Ma allora che ne facciamo di quelli che martiri non sono, dell’immensa moltitudine di persone uccise senza motivo? È come se non ci fossero. Nella nostra etica è del tutto assente la persona schiacciata dagli zoccoli del Leviatano. Qualunque cosa sia successa, è tutto materiale mandato al macero. Perciò non esiste alcun filo di solidarietà umana e di compassione che possa legarci a questo materiale. E non esiste neppure un punto fermo che ci permetta di restare saldi di fronte al potere quando questo non attenta alla fede (del resto, quel monumento attenta alla fede, eccome).
Non esiste nulla che si possa chiamare etica della santità della vita e della dignità umana. In generale tutta questa sfera dei rapporti con il prossimo, con il confratello, pur essendo materia di corsi accademici è stata relegata in fondo, nelle note a margine.

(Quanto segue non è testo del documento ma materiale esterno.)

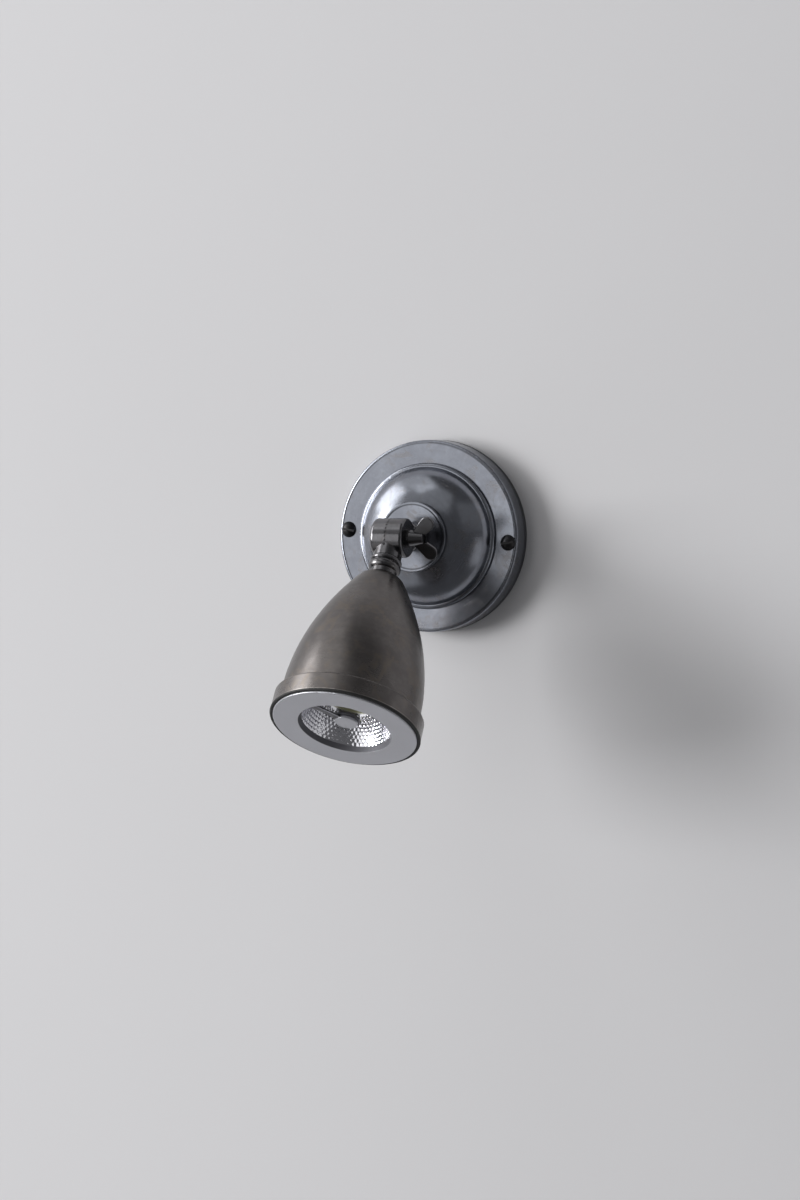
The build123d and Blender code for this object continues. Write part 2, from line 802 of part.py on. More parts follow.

E cosa c’è invece? C’è una cosa che in sostanza sta molto al di sopra dell’etica, anche se qui questa parola non è del tutto adeguata: c’è l’etica dell’indegnità di fronte a Dio. È la regola ferrea dell’autodenigrazione, dell’umiltà, della penitenza, è l’abitudine di calpestare il proprio io di fronte a una santità irraggiungibile. Il corpus delle nostre preghiere consiste per il 60% di una simile autodenigrazione.

Dio preservi da ogni critica le mie labbra indegne, ma il nostro deplorare gli «innumerevoli peccati», che al livello più intimo e profondo è vero e salvifico, a livello sociale, medio e interpersonale non ha mai conosciuto la dignità del prossimo. «Che cosa è l’uomo perché te ne ricordi, e il figlio dell’uomo perché te ne curi?» (Sal 8,5), domanda il salmo. «È un porco che si rotola nello sterco ed è schiavo del peccato», risponde l’etica dell’indegnità o ascetica.

Sì alla legge, no all’amore

C’è una barzelletta un po’ macabra sull’etica e l’ascetica, che pare abbia raccontato Dostoevskij. Un assassino uccide una bambina per rubarle un cestino in cui è nascosto un uovo, ma si astiene dal mangiarlo perché è venerdì, giorno di digiuno. Chi ha benedetto il monumento a Stalin non ha forse agito così? Lui non è un assassino, lui venera i martiri, non mangerà l’uovo nei giorni proibiti,

ma da parte sua – come da parte di noi tutti – non esiste, come dire, alcun fremito del cuore per questa innumerevole schiera di vittime. Non c’è il «cuore che si fonde in mezzo alle viscere» (Sal 22,15) di cui parla la Scrittura.

Ma così è: in un caso la coscienza osserva rigorosamente la legge, insiste sul suo rigore, nell’altro, come il popolo, tace. Nessuno che abbia una pietra al posto della coscienza griderà mai per ricordarci la spazzatura della storia: quanti sono stati impalati da Ivan il Terribile, messi al rogo dalle inquisizioni, i vecchi credenti martoriati, quanti sono stati torturati a morte dalle cancellerie segrete o uccisi nelle guerre insensate e benedette scatenate da sovrani più o meno santi, o semplicemente la morte di una sola bambina.
Niente ci lega a loro in Cristo, nessuna memoria di costoro ci addolora, perché la memoria è troppo impegnata a custodire la nostra purezza dogmatica, a languire nel pentimento o a denunciare gli eterodossi. E siccome ben pochi riescono a raggiungere non dico le vette, ma nemmeno delle basse colline, questa durezza di cuore al posto della comunione con Dio, della solidarietà nel Dio perseguitato (Averincev), di cosa si riempie? Come sempre dell’ideologia che in questo millennio o decennio predomina.

Ma allora che posto hanno nella Chiesa le innumerevoli vittime uccise in nome di una dottrina o della gloria del più ortodosso degli imperi? Non ho ancora trovato questa domanda in nessuno tranne che in me. So solo che il Signore crea ogni anima per Sé e dona a ognuno la vita con amore. Credo che «la gloria di Dio» sia «l’uomo vivente». Nei nostri libri si parla tanto di deificazione dell’uomo, ma si tace dell’imprecisata moltitudine di abitanti di serie B scartati, uccisi per nulla. Il fiume della Chiesa è talmente ampio che da una sponda non riesce a scorgere l’altra.
Naturalmente, Dio mi perdoni, mi potrei sbagliare.